Scrum Sprint Review and Retrospective
Two events close out every sprint. The sprint review focuses on the product, while the sprint retrospective focuses on the team's process.
Sprint Review
The team demonstrates the finished increment to stakeholders during the sprint review. Stakeholders give feedback on what they see, and the product owner notes any changes needed in the product backlog.
Team shows the increment -> Stakeholders give feedback -> Backlog gets updated
This event keeps stakeholders informed and gives the team a chance to confirm they built the right thing.
Who Attends the Sprint Review
The Scrum team, customers, and other interested stakeholders attend this meeting. The atmosphere stays informal and conversational rather than a strict formal presentation.
Sprint Retrospective
The Scrum team meets privately after the sprint review to reflect on how the sprint went. This event focuses purely on the team's process, not the product itself.
Common Retrospective Questions
What went well during this sprint? What did not go well? What will we improve next sprint?
Layman's Example
Think about hosting a dinner party. Showing guests the meal and hearing their compliments or suggestions resembles a sprint review. After guests leave, you and your family discuss what cooking steps worked and what to change next time, which resembles a sprint retrospective.

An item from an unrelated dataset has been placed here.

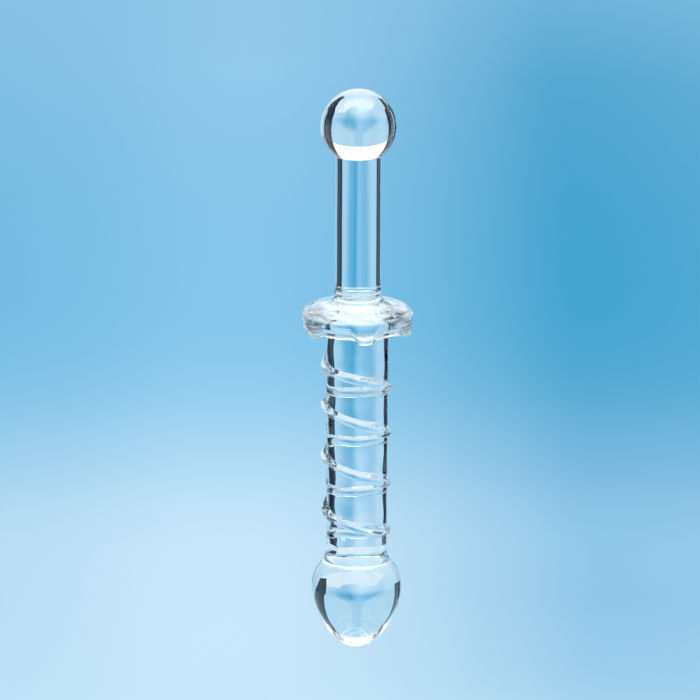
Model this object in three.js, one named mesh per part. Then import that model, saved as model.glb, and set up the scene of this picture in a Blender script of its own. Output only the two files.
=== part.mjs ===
// A solid clear glass wand: a ball knob on a plain handle rod, a scalloped guard, a thicker shaft with one
// glass thread wound round it, and an egg-shaped head. All of it is fused glass and nothing moves.
//
// Millimetres. +Z runs up the wand's axis, from the rounded tip of the head at the origin to the ball knob.
// The front faces -Y, and azimuths are measured from the front towards +X.

import * as THREE from 'three';

// Heights along the axis where one piece of the wand ends and the next begins.
const HEAD_TOP = 35.0;
const HEAD_COLLAR_TOP = 38.8;
const SHAFT_TOP = 129.0;
const GUARD_TOP = 138.8;
const NECK_TOP = 143.2;
const HANDLE_TOP = 195.9;

// Radii.
const HEAD_RADIUS = 17.5;
const HEAD_SHOULDER_RADIUS = 12.8;
const HEAD_COLLAR_RADIUS = 12.5;
const SHAFT_RADIUS_LOW = 11.7;
const SHAFT_RADIUS_HIGH = 12.1;
const GUARD_RADIUS = 21.7;
const GUARD_LIP_RADIUS = 20.2;
const GUARD_SEAT_RADIUS = 18.3;
const GUARD_CROWN_RADIUS = 10.4;
const HANDLE_RADIUS = 9.0;
const BALL_RADIUS = 14.7;

// The head is an egg, widest above its middle.
const HEAD_WIDEST_HEIGHT = 24.0;

// The guard's lip is a slim bead that hangs below its flat underside, with a groove above it. Six rounded lobes
// swell and droop out of the lip.
const GUARD_WIDEST_HEIGHT = 132.8;
const GUARD_LIP_HEIGHT = 127.5;
const GUARD_BEAD = { out: 1.2, up: 0.8 };
const GUARD_GROOVE = { out: 0.6, up: 1.9 };
const LOBES = [
  { azimuth: 8, droop: 2.0 },
  { azimuth: 66, droop: 1.2 },
  { azimuth: 126, droop: 1.1 },
  { azimuth: 186, droop: 1.3 },
  { azimuth: 246, droop: 1.1 },
  { azimuth: 306, droop: 1.1 },
];
const LOBE_HALF_WIDTH = 10.5;
const LOBE_SWELL_PER_DROOP = 0.35;

// The thread is a half-round bead laid by hand, so its pitch wanders. It winds down the shaft towards +X
// across the front, which makes it left-handed.
const THREAD_START = { azimuth: -118, height: 117.0 };
const THREAD_QUARTER_TURNS = [
  113.1, 109.6, 104.0, 100.4,
  97.0, 92.0, 85.9, 80.9,
  76.9, 71.4, 66.2, 60.8,
  55.6, 50.6, 47.1, 43.9,
];
const THREAD_END = { azimuth: 1325, height: 42.2 };
// Its size within each turn. It was laid on thick at the left, where it also drops most steeply.
const THREAD_SECTIONS = [
  { azimuth: -90, halfWidth: 3.2, rise: 2.3 },
  { azimuth: -46, halfWidth: 2.0, rise: 1.1 },
  { azimuth: 0, halfWidth: 2.0, rise: 0.9 },
  { azimuth: 45, halfWidth: 2.8, rise: 1.2 },
  { azimuth: 90, halfWidth: 2.3, rise: 1.55 },
  { azimuth: 180, halfWidth: 2.1, rise: 1.2 },
  { azimuth: 225, halfWidth: 2.4, rise: 1.6 },
  { azimuth: 270, halfWidth: 3.2, rise: 2.3 },
];
const THREAD_LIFT = { azimuth: 225, height: 1.7, halfWidth: 35 };
const THREAD_TIP_SHARE = 0.3;
const THREAD_TAPER_SHARE = 0.04;
const THREAD_STEPS = 200;
const THREAD_SIDES = 8;
const THREAD_GAP = 0.3;

const LATHE_SIDES = 48;
const GUARD_SIDES = 120;
const CURVE_STEPS = 6;
const GUARD_CURVE_STEPS = 4;

const { smoothstep, lerp, degToRad, radToDeg, euclideanModulo } = THREE.MathUtils;

const clearGlass = () => new THREE.MeshStandardMaterial({
  color: 0xdcecf5,
  roughness: 0.04,
  metalness: 0,
  transparent: true,
  opacity: 0.35,
});

function piece(name, geometry) {
  const mesh = new THREE.Mesh(geometry, clearGlass());
  mesh.name = name;
  return mesh;
}

// An outline of (radius, height) points, from the axis at the bottom to the axis at the top, turned round +Z.
function turned(outline, sides, curveSteps) {
  return new THREE.LatheGeometry(outline.getPoints(curveSteps), sides).rotateX(Math.PI / 2);
}

function rod(lowRadius, highRadius, low, high) {
  return new THREE.CylinderGeometry(highRadius, lowRadius, high - low, LATHE_SIDES)
    .rotateX(Math.PI / 2)
    .translate(0, 0, (low + high) / 2);
}

function headBulb() {
  const outline = new THREE.Path();
  outline.moveTo(0, 0);
  outline.bezierCurveTo(9.8, 0, HEAD_RADIUS, HEAD_WIDEST_HEIGHT - 8.6, HEAD_RADIUS, HEAD_WIDEST_HEIGHT);
  outline.bezierCurveTo(
    HEAD_RADIUS, HEAD_WIDEST_HEIGHT + 4.5,
    HEAD_SHOULDER_RADIUS + 2.8, HEAD_TOP - 2.0,
    HEAD_SHOULDER_RADIUS, HEAD_TOP,
  );
  outline.lineTo(0, HEAD_TOP);
  return turned(outline, LATHE_SIDES, CURVE_STEPS);
}

// A soft fillet where the shaft was fused to the head.
function headCollar() {
  const outline = new THREE.Path();
  outline.moveTo(0, HEAD_TOP);
  outline.lineTo(HEAD_COLLAR_RADIUS, HEAD_TOP);
  outline.bezierCurveTo(
    HEAD_COLLAR_RADIUS + 0.3, HEAD_TOP + 1.2,
    SHAFT_RADIUS_LOW + 0.35, HEAD_TOP + 2.4,
    SHAFT_RADIUS_LOW, HEAD_COLLAR_TOP,
  );
  outline.lineTo(0, HEAD_COLLAR_TOP);
  return turned(outline, LATHE_SIDES, CURVE_STEPS);
}

// How far the lip droops at this azimuth, where each lobe is a smooth hump.
function droopAt(azimuth) {
  return LOBES.reduce((sum, lobe) => {
    const away = euclideanModulo(azimuth - lobe.azimuth + 180, 360) - 180;
    return sum + lobe.droop * Math.exp(-((away / LOBE_HALF_WIDTH) ** 4));
  }, 0);
}

// A thick cap with a rounded edge, a shallow groove above its lip and a flat seat underneath round the shaft.
// The lip is pulled down and out into the lobes, while the seat and the crown stay as they were turned.
function guard() {
  const bead = { radius: GUARD_LIP_RADIUS + GUARD_BEAD.out, height: GUARD_LIP_HEIGHT + GUARD_BEAD.up };
  const groove = { radius: GUARD_LIP_RADIUS + GUARD_GROOVE.out, height: GUARD_LIP_HEIGHT + GUARD_GROOVE.up };
  const outline = new THREE.Path();
  outline.moveTo(0, SHAFT_TOP);
  outline.lineTo(SHAFT_RADIUS_HIGH + THREAD_GAP, SHAFT_TOP);
  outline.lineTo(GUARD_SEAT_RADIUS, SHAFT_TOP);
  outline.quadraticCurveTo(GUARD_SEAT_RADIUS + 0.4, GUARD_LIP_HEIGHT, GUARD_LIP_RADIUS, GUARD_LIP_HEIGHT);
  outline.quadraticCurveTo(bead.radius, GUARD_LIP_HEIGHT, bead.radius, bead.height);
  outline.bezierCurveTo(
    bead.radius, bead.height + 0.7,
    groove.radius, groove.height - 0.5,
    groove.radius, groove.height,
  );
  outline.quadraticCurveTo(GUARD_RADIUS, GUARD_WIDEST_HEIGHT - 2.4, GUARD_RADIUS, GUARD_WIDEST_HEIGHT);
  outline.bezierCurveTo(
    GUARD_RADIUS, GUARD_WIDEST_HEIGHT + 3.5,
    GUARD_CROWN_RADIUS + 5.0, GUARD_TOP - 1.0,
    GUARD_CROWN_RADIUS, GUARD_TOP,
  );
  outline.lineTo(0, GUARD_TOP);
  const geometry = turned(outline, GUARD_SIDES, GUARD_CURVE_STEPS);
  const places = geometry.getAttribute('position');
  const place = new THREE.Vector3();
  for (let i = 0; i < places.count; i += 1) {
    place.fromBufferAttribute(places, i);
    const radius = Math.hypot(place.x, place.y);
    const outer = smoothstep(radius, GUARD_SEAT_RADIUS, GUARD_LIP_RADIUS);
    const droop = droopAt(radToDeg(Math.atan2(place.x, -place.y))) * outer;
    const low = 1 - smoothstep(place.z, GUARD_LIP_HEIGHT + 1.5, GUARD_WIDEST_HEIGHT + 1.5);
    const grown = 1 + (LOBE_SWELL_PER_DROOP * droop * lerp(0.4, 1, low)) / GUARD_RADIUS;
    places.setXYZ(i, place.x * grown, place.y * grown, place.z - droop * low);
  }
  geometry.computeVertexNormals();
  return geometry;
}

// The foot of the handle: a flare out of the guard, a groove cut a little into the rod and a faint bead.
function neckCollar() {
  const groove = { radius: HANDLE_RADIUS - 0.35, height: GUARD_TOP + 2.1 };
  const bead = { radius: HANDLE_RADIUS + 0.3, height: GUARD_TOP + 3.2 };
  const outline = new THREE.Path();
  outline.moveTo(0, GUARD_TOP);
  outline.lineTo(GUARD_CROWN_RADIUS, GUARD_TOP);
  outline.bezierCurveTo(
    HANDLE_RADIUS + 0.5, GUARD_TOP + 0.7,
    groove.radius, groove.height - 0.8,
    groove.radius, groove.height,
  );
  outline.bezierCurveTo(
    groove.radius, groove.height + 0.5,
    bead.radius, bead.height - 0.6,
    bead.radius, bead.height,
  );
  outline.bezierCurveTo(
    bead.radius, bead.height + 0.4,
    HANDLE_RADIUS, NECK_TOP - 0.6,
    HANDLE_RADIUS, NECK_TOP,
  );
  outline.lineTo(0, NECK_TOP);
  return turned(outline, LATHE_SIDES, CURVE_STEPS);
}

// A ball cut flat where the handle runs into it.
function ballKnob() {
  const centre = HANDLE_TOP + Math.sqrt(BALL_RADIUS ** 2 - HANDLE_RADIUS ** 2);
  const cut = -Math.acos(HANDLE_RADIUS / BALL_RADIUS);
  const outline = new THREE.Path();
  outline.moveTo(0, HANDLE_TOP);
  outline.lineTo(HANDLE_RADIUS, HANDLE_TOP);
  outline.absarc(0, centre, BALL_RADIUS, cut, Math.PI / 2, false);
  return turned(outline, LATHE_SIDES, CURVE_STEPS);
}

// The thread's course as (azimuth in degrees, height), which is a smooth curve through its start, the heights
// at which it crosses the shaft's left, front, right and back in turn, and its end.
function threadCourse() {
  const crossings = THREAD_QUARTER_TURNS.map((height, i) => new THREE.Vector2(-90 + 90 * i, height));
  return new THREE.SplineCurve([
    new THREE.Vector2(THREAD_START.azimuth, THREAD_START.height),
    ...crossings,
    new THREE.Vector2(THREAD_END.azimuth, THREAD_END.height),
  ]);
}

// Half width and rise of the thread at an azimuth within a turn.
function threadSection(azimuth) {
  const within = euclideanModulo(azimuth + 90, 360) - 90;
  const next = THREAD_SECTIONS.findIndex((section) => within < section.azimuth);
  const [low, high] = [THREAD_SECTIONS[next - 1], THREAD_SECTIONS[next]];
  const share = smoothstep(within, low.azimuth, high.azimuth);
  return { halfWidth: lerp(low.halfWidth, high.halfWidth, share), rise: lerp(low.rise, high.rise, share) };
}

// The thread stays high round the back of each turn before it drops down the left side.
function threadLift(azimuth) {
  const away = euclideanModulo(azimuth - THREAD_LIFT.azimuth + 180, 360) - 180;
  return THREAD_LIFT.height * Math.exp(-((away / THREAD_LIFT.halfWidth) ** 2));
}

// A straight closed rod bent along the course, with the half of it that would lie inside the shaft flattened
// onto the shaft's surface, and both ends tapered.
function spiralThread() {
  const course = threadCourse();
  const geometry = new THREE.CylinderGeometry(1, 1, 1, THREAD_SIDES, THREAD_STEPS);
  const places = geometry.getAttribute('position');
  for (let i = 0; i < places.count; i += 1) {
    const along = 0.5 - places.getY(i);
    const { x: azimuth, y: height } = course.getPoint(along);
    const fromEnd = Math.min(along, 1 - along);
    const share = lerp(THREAD_TIP_SHARE, 1, smoothstep(fromEnd, 0, THREAD_TAPER_SHARE));
    const up = (height - HEAD_COLLAR_TOP) / (SHAFT_TOP - HEAD_COLLAR_TOP);
    const shaftRadius = lerp(SHAFT_RADIUS_LOW, SHAFT_RADIUS_HIGH, up);
    const section = threadSection(azimuth);
    const rise = Math.max(section.rise * share * places.getX(i), THREAD_GAP);
    const radius = shaftRadius + rise;
    const turn = degToRad(azimuth);
    places.setXYZ(
      i,
      radius * Math.sin(turn),
      -radius * Math.cos(turn),
      height + threadLift(azimuth) - section.halfWidth * share * places.getZ(i),
    );
  }
  geometry.computeVertexNormals();
  return geometry;
}

const wand = new THREE.Group();
wand.add(
  piece('head_bulb', headBulb()),
  piece('head_collar', headCollar()),
  piece('shaft_rod', rod(SHAFT_RADIUS_LOW, SHAFT_RADIUS_HIGH, HEAD_COLLAR_TOP, SHAFT_TOP)),
  piece('spiral_thread', spiralThread()),
  piece('guard', guard()),
  piece('neck_collar', neckCollar()),
  piece('handle_rod', rod(HANDLE_RADIUS, HANDLE_RADIUS, NECK_TOP, HANDLE_TOP)),
  piece('ball_knob', ballKnob()),
);

export default wand;
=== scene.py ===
"""A solid clear glass wand in soft studio light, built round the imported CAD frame.

Every piece is its own closed mesh. Where two pieces are fused, the faces that touch have a look of their own
that bends no light, so that the whole wand refracts as one piece of glass.
Metres, Z up, front towards -Y. Azimuths are in degrees, measured from the front towards +X.
"""

import math

import bpy
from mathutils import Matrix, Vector, noise


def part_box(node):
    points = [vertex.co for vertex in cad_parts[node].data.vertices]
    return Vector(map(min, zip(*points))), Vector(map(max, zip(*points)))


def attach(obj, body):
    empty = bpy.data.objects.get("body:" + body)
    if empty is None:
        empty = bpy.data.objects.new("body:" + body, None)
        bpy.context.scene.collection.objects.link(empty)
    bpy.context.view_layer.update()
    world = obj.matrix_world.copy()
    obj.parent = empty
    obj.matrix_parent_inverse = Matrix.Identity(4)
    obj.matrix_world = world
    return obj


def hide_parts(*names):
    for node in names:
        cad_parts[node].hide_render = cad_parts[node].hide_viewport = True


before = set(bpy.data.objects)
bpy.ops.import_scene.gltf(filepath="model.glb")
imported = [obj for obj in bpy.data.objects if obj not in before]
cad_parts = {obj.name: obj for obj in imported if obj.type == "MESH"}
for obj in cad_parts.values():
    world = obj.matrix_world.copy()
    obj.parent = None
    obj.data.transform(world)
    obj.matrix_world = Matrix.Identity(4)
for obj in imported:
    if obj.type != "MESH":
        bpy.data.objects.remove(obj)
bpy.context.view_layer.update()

MM = 0.001
SIDES = 192  # round every turned piece, so that the rims of touching pieces share their points
CURVE_STEPS = 20

GLASS, FUSED = 0, 1  # material slots on every piece of the wand
TOUCHING = 1e-7  # lengths that differ by less than this are the same
GRID = 1e8  # steps to a metre, in which places are compared to find the points that two faces share
SHARP_ANGLE = 38  # degrees between two faces from which their edge is sharp


# ---------------------------------------------------------------- sizes, from the frame

def radius_of(node):
    low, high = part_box(node)
    return (high.x - low.x) / 2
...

The Difference Between the Two Events
Sprint Review: Focuses on the PRODUCT, includes stakeholders Sprint Retrospective: Focuses on the PROCESS, includes only the team
Continuous Improvement
Teams pick one or two small improvements from each retrospective rather than trying to fix everything at once. Small, steady changes build better habits over time than large, sudden changes.
Key Takeaway
The sprint review checks whether the team built the right product. The sprint retrospective checks whether the team worked in the right way. Together, these events close the loop of inspection and adaptation.